Das Auto, ein Ersatzfahrzeug des Autohauses, wurde vorher präpariert. Doch auch Kollege Zufall hat mitgeholfen: Ein Marder hatte es sich tags zuvor im Motorraum gemütlich gemacht, ein paar Schläuche angenagt und Kabel durchgebissen, erzählt Kfz-Meister Yannik Braun, der die beiden Mädchen betreut. Er zeigt ihnen, wie man das Licht prüft, den Ölstand misst, den Kühl- und Scheibenwischwasserstand checkt. Die durchgeknabberten Kabel entdecken die Mädchen sofort, die eher unauffälligen Marderbisse an den Leitungen dagegen nicht. „Das ist die Bremsleitung, auch wenn das nicht schlimm aussieht, muss die ausgewechselt werden“, sagt Braun.

„Schätzchen des Monats“

Reifendruck und -profiltiefe, Bremsscheibenkontrolle, Check der Notfallausrüstung: „Das haben wir noch nie gemacht, wenn wir in den Urlaub gefahren sind“, staunt Louise. Da die Warnwesten fehlen, werden welche im Auto deponiert – „in Griffweite des Fahrers, denn die braucht er ja, wenn er im Notfall aussteigen muss“, so Yannik Braun.
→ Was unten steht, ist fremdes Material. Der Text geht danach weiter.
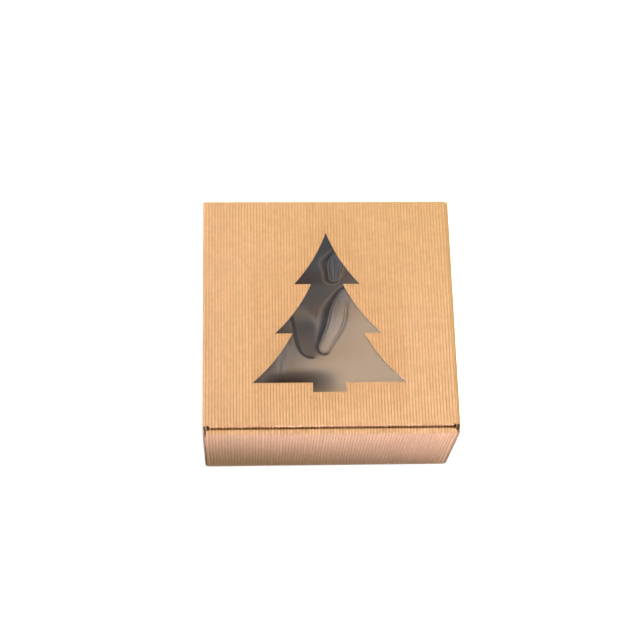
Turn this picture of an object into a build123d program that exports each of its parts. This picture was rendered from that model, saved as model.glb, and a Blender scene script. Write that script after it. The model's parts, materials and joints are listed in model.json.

In der lichtdurchfluteten Verkaufshalle wird währenddessen der Ford Puma von Lilly und Emily als „Schätzchen des Monats“ in Szene gesetzt – an prominenter Stelle, dekoriert mit Luftballons und Aufklebern. Danach geht es wieder ins Büro, wo die beiden ein großes Preisschild ausdrucken und anschließend ihre Bilder hochladen und sich an das Feintuning der Anzeige machen. Kollege Zufall ist es wieder, der ihnen ein waschechtes Verkaufsgespräch beschert: Ein Kunde kommt herein und erkundigt sich nach einem Wagen, sitzt Probe und lässt sich von Simon Wiegele ein Finanzierungsangebot erstellen. Die beiden hören gespannt zu.

Kabel flicken und Schläuche wechseln

Zurück in der Werkstatt steht der Wagen auf der Hebebühne – und Louise und Helena, bewaffnet mit Schlagschrauber und Drehmomentschlüssel, strahlen über das ganze Gesicht: Sie haben zwischenzeitlich unter Anleitung ein Rad gewechselt und die Unterbodenverkleidung abgeschraubt, um einen Blick von unten ins Auto-Innenleben zu werfen. Als der Wagen wieder auf dem Boden steht, pumpen sie einen halben Liter Öl ab. Und da noch Zeit übrig ist, machen sie sich daran, die angenagten Schläuche auszuwechseln und die Kabel zu flicken. Yannik Braun kann seinem Kollegen, der schon darauf wartet, den Marderschaden zu reparieren, Vollzug melden: „Die Mädels sind voll motiviert, die haben das schon erledigt!“

Der Beruf des Kfz-Mechanikers hatte lange die Liste der beliebtesten Berufe angeführt. Doch das hat sich geändert: Lehrlinge wie auch Fachkräfte seien schwerer zu bekommen, so Yannik Braun. „Man muss sich schon ins Zeug legen, um Leute zu gewinnen.“ Das haben sie in Sand gemacht: „Ich wollte eigentlich in einen sozialen Beruf oder Lehrerin werden, aber vielleicht entscheide ich mich noch um“, sagt Louise. „Ich habe noch nie was Handwerkliches gemacht, aber das hat echt Spaß gemacht.“

„Jeden Tag was Neues“

Lilly und Emily sind ebenfalls sehr von ihrer Girls’ Day-Erfahrung angetan: „Ich finde es gut, dass man nicht nur im Büro sitzt, sondern auch rausgeht und mit Kunden spricht“, sagt Lilly. „Da erlebt man jeden Tag was Neues.“ In Emilys Klasse haben viele Mädchen beim Girls’ Day mitgemacht, der Boys’ Day kam weniger gut an: „Die Jungs wollten nicht in den Kindergarten oder ins Pflegeheim gehen“, erzählt sie.

Nach dem Mittagessen, das sie gemeinsam mit Simon Wiegele mit dem größten Auto aus dem Fuhrpark des Autohauses besorgt haben, gibt es ein weiteres Schmankerl: Sie nehmen an einer Videokonferenz teil, in der ausgebildete Kfz-Mechatronikerinnen und Automobilkauffrauen aus ihrem Berufsleben berichten. Zugeschaltet sind alle Ford-Autohäuser, die beim Girls’ Day mitmachen – und die Mädchen dürfen hier weitere Fragen loswerden.